Legacy vendor arrangements often fail here because they were designed for convenience, not accountability.

DPDP also introduces Consent Managers and the government explainer notes that they must be companies based in India. Even if most AIF managers do not use a Consent Manager immediately, this signals the direction of travel toward more standardised consent management and clearer consent records over time.

Significant Data Fiduciary readiness and AI workflows

DPDP introduces Significant Data Fiduciaries with higher obligations, such as independent audits and impact assessments, with designation criteria expected to be clarified. Larger managers should prepare early because the compliance load can change once classified.

The government explainer also links SDF expectations to stricter checks when using new or sensitive technologies.
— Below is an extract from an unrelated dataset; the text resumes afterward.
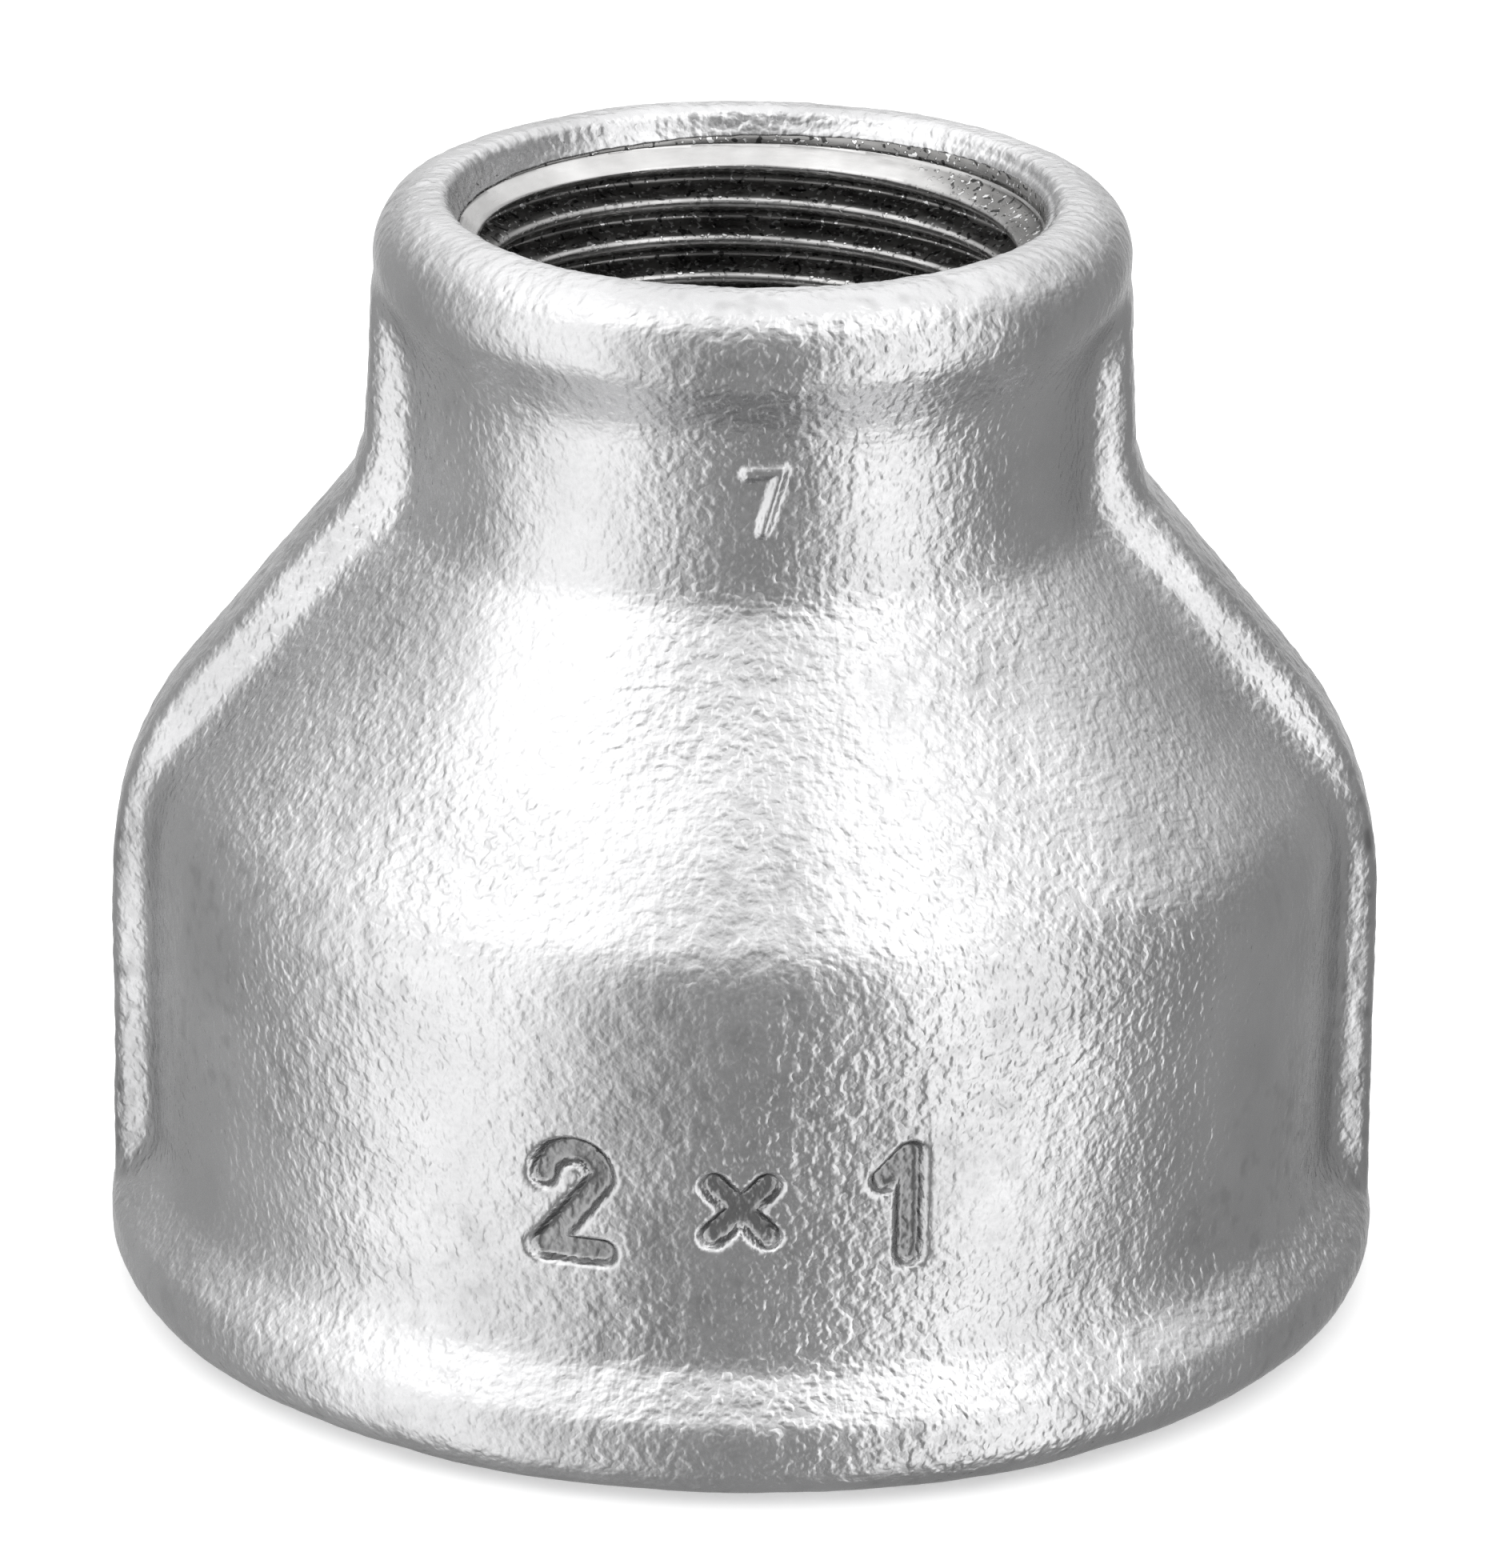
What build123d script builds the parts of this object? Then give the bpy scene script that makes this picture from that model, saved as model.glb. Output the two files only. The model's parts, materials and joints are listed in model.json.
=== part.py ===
from build123d import *
import math
import os

# Concentric reducing socket, 2 inch to 1 inch, one galvanised iron casting.
# Millimetres. The origin is the centre of the large end's face and +Z runs up to the small end.
# The two ribs lie on the X axis and the size mark faces -Y.

# overall
HEIGHT = 65.0
COAT = 0.12  # zinc thickness

# parallel pipe thread, 11 turns to the inch, 55 degree rounded form, right hand
PITCH = 25.4 / 11
FLANK = math.radians(27.5)
THREAD_DEPTH = 0.640327 * PITCH
CREST_ROUND = 0.137329 * PITCH
SMALL_MAJOR = 33.249 / 2
LARGE_MAJOR = 59.614 / 2
SMALL_MINOR = SMALL_MAJOR - THREAD_DEPTH
LARGE_MINOR = LARGE_MAJOR - THREAD_DEPTH
SMALL_THREAD = 16.8  # from the end face to the last full turn
LARGE_THREAD = 23.4
RUN_OUT = 1.5  # where the tap's lead fades into the drilled bore
PLAIN = 2.4  # drilled bore left beyond the run-out
CREST_LIFT = 0.02  # the crests stand this far back from the drilled bore
RIDGE_BASE = 0.3  # the ridges are rooted this far beyond the major diameter
THREAD_START = 77  # degrees from +X where the ridges begin

# large bead, body and small bead
LARGE_BEAD = 37.27
LARGE_BEAD_EDGE = 3.0  # rounding at the end face
LARGE_BEAD_TOP = 4.4
LARGE_BEAD_BROW = 2.6  # rounding where the bead turns in to the body
BODY = 34.4
BODY_START = 8.0
BODY_FILLET = 4.0
CONE_LOW = (31.45, 33.4)
CONE_HIGH = (20.75, 46.2)
SHOULDER = 6.0
NECK = 19.4
NECK_FILLET = 5.0
NECK_TOP = 56.8
UNDER_BEAD = 7.0
SMALL_BEAD = 21.65
SMALL_BEAD_BOTTOM = 60.6
SMALL_BEAD_BROW = 3.5
SMALL_BEAD_EDGE = 3.3

# ribs
RIB_THICK = 5.2
RIB_LOW = 37.1
RIB_KNEE = (36.8, 31.2)
RIB_KNEE_ROUND = 20.0
RIB_SLOPE_HIGH = (22.9, 48.0)
RIB_SLOPE_ROUND = 1.2
RIB_KINK = (22.1, 50.5)
RIB_TOP = 21.6
RIB_EDGE = 1.1
RIB_ROOT = 2.0
RIB_CORE = 5.0  # the ribs begin this near the axis, inside the walls
RIB_ENDS = (3.6, 62.0)  # inside the two beads
SLOPE_NORMAL = (0.77, 0.64)  # outward direction of the ribs' slope

# small mouth: a cast lip, a short machined step and a chamfer
CROWN_IN = 17.65  # inner radius of the rim's flat crown
STEP_RADIUS = SMALL_MAJOR + 0.08
STEP_TOP = HEIGHT - 1.7
STEP_BOTTOM = HEIGHT - 2.05
CHAMFER_BOTTOM = HEIGHT - 2.95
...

For funds, that matters as teams adopt AI-assisted workflows for onboarding automation, screening, analytics, profiling or investor servicing.

Practical next steps for AIF teams

Keep it recurring:

  • Map data flows from onboarding to exit, including every vendor touchpoint
  • Standardise separate consent notices, grievance handling and the visible contact point process
  • Design consent capture and withdrawal workflows across systems, not only in documents
  • Implement role-based access and controlled sharing for investor reporting and sensitive documents
  • Define retention schedules with evidence trails for retention and deletion
  • Refresh vendor contracts with DPDP-aligned processor clauses and incident cooperation
  • Run one breach drill so the 72-hour Board reporting expectation is realistic
  • Map overlaps between DPDP, KYC and AML obligations, SEBI recordkeeping and SEBI cyber resilience controls

Closing

As AIF operations become more institutional, managers who treat investor personal data as a core asset, not as paperwork, will build stronger LP confidence. In 2026, good operations combine SEBI-compliant fund mechanics with DPDP disciplined data handling, running together as one seamless system.